• _What the exercise asks_:
Repeat, please, only the lines from the top of the data down to the line with "obj.parent = empty"; include both of those lines.

• _Source excerpt_:
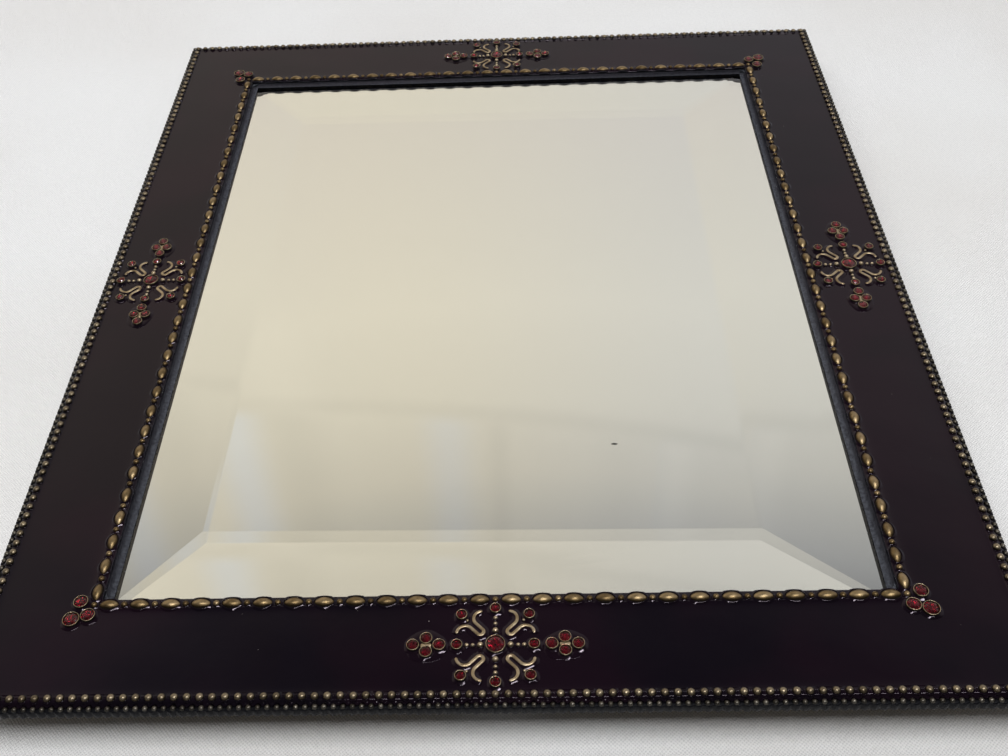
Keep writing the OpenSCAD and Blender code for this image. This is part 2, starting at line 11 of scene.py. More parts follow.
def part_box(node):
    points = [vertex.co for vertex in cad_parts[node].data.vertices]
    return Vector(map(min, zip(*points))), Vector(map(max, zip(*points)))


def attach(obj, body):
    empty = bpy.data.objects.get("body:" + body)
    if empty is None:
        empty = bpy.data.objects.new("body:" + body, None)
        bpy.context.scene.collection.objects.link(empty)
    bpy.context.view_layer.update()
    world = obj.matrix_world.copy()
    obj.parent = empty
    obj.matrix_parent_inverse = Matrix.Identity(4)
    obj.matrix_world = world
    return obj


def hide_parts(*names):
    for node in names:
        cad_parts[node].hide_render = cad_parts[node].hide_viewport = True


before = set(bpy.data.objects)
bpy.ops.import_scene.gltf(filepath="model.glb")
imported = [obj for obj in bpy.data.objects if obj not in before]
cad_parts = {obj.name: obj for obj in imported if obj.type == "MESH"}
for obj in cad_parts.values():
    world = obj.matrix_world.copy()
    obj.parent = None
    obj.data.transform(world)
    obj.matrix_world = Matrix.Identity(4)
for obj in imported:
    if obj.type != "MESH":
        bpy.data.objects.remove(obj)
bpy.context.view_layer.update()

MM = 0.001
rng = random.Random(7)

# How far each side is turned, and each corner's signs
SIDES = {"bottom": 0, "right": 90, "top": 180, "left": 270}
CORNERS = {"ne": (1, 1), "nw": (-1, 1), "sw": (-1, -1), "se": (1, -1)}


def box_mm(node):
    """The lowest and the highest corner of a CAD node, in millimetres."""
    low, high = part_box(node)
    return low / MM, high / MM


def smooth(x, low, high):
    """0 below low, 1 above high, and a smooth step between them."""
    t = np.clip((np.asarray(x, float) - low) / (high - low), 0, 1)
    return t * t * (3 - 2 * t)


class Line:
    """A rectangle that a border follows, read from the border's lower side and its wire's width."""

    def __init__(self, border, wire_w):
        low, high = box_mm(border + "_bottom")
        self.half_w = high.x - wire_w / 2
        self.half_h = wire_w / 2 - high.y

    def span(self, side):
        """The side's length from corner to corner."""
        return 2 * (self.half_w if side in ("bottom", "top") else self.half_h)

    def offset(self, side):
        """How far the side lies from the middle."""
        return self.half_h if side in ("bottom", "top") else self.half_w


def on_side(side, offset):
    """Turns a piece drawn below the middle, with +X along the side, into its place."""
    return Matrix.Rotation(math.radians(SIDES[side]), 4, "Z") @ Matrix.Translation((0, -offset, 0))


# Sizes that the frame doesn't give, in millimetres. A long bead is given by its length and width, and the
# enamel's step down to the glass by its width at the sides and at the top and bottom.
INNER_WIRE_W = 3.6
OUTER_WIRE_W = 2.4
SKIRT_T = 1.6
INNER_PITCH = 7.7
OUTER_PITCH = 2.98
EDGE_PITCH = 2.2
LONG_BEAD = (5.75, 3.15)
ROUND_BEAD_D = 1.7
OUTER_BEAD_D = 2.1
EDGE_BEAD_D = 1.5
REED_STAND = 0.25
EDGE_BEAD_STAND = 0.7
STEP_W = (2.0, 1.0)
# How far below the glass's top the casting's enamel starts, and the enamel's step ends
LIP_BELOW = 1.6
STEP_BELOW = 1.55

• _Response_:
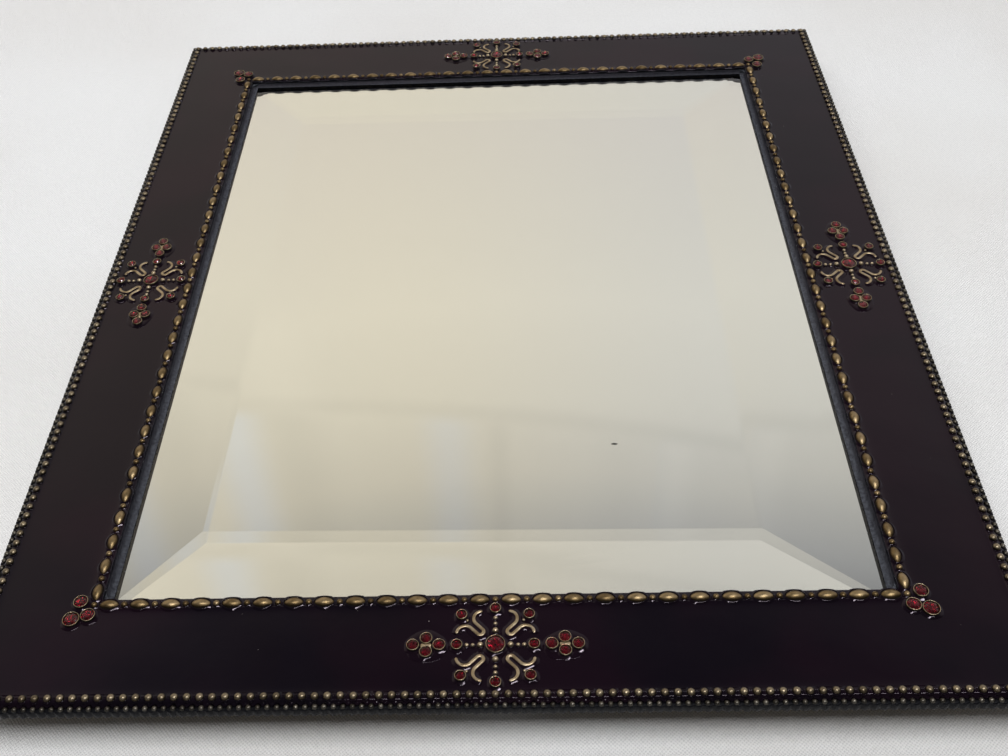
Keep writing the OpenSCAD and Blender code for this image. This is part 2, starting at line 11 of scene.py. More parts follow.
def part_box(node):
    points = [vertex.co for vertex in cad_parts[node].data.vertices]
    return Vector(map(min, zip(*points))), Vector(map(max, zip(*points)))


def attach(obj, body):
    empty = bpy.data.objects.get("body:" + body)
    if empty is None:
        empty = bpy.data.objects.new("body:" + body, None)
        bpy.context.scene.collection.objects.link(empty)
    bpy.context.view_layer.update()
    world = obj.matrix_world.copy()
    obj.parent = empty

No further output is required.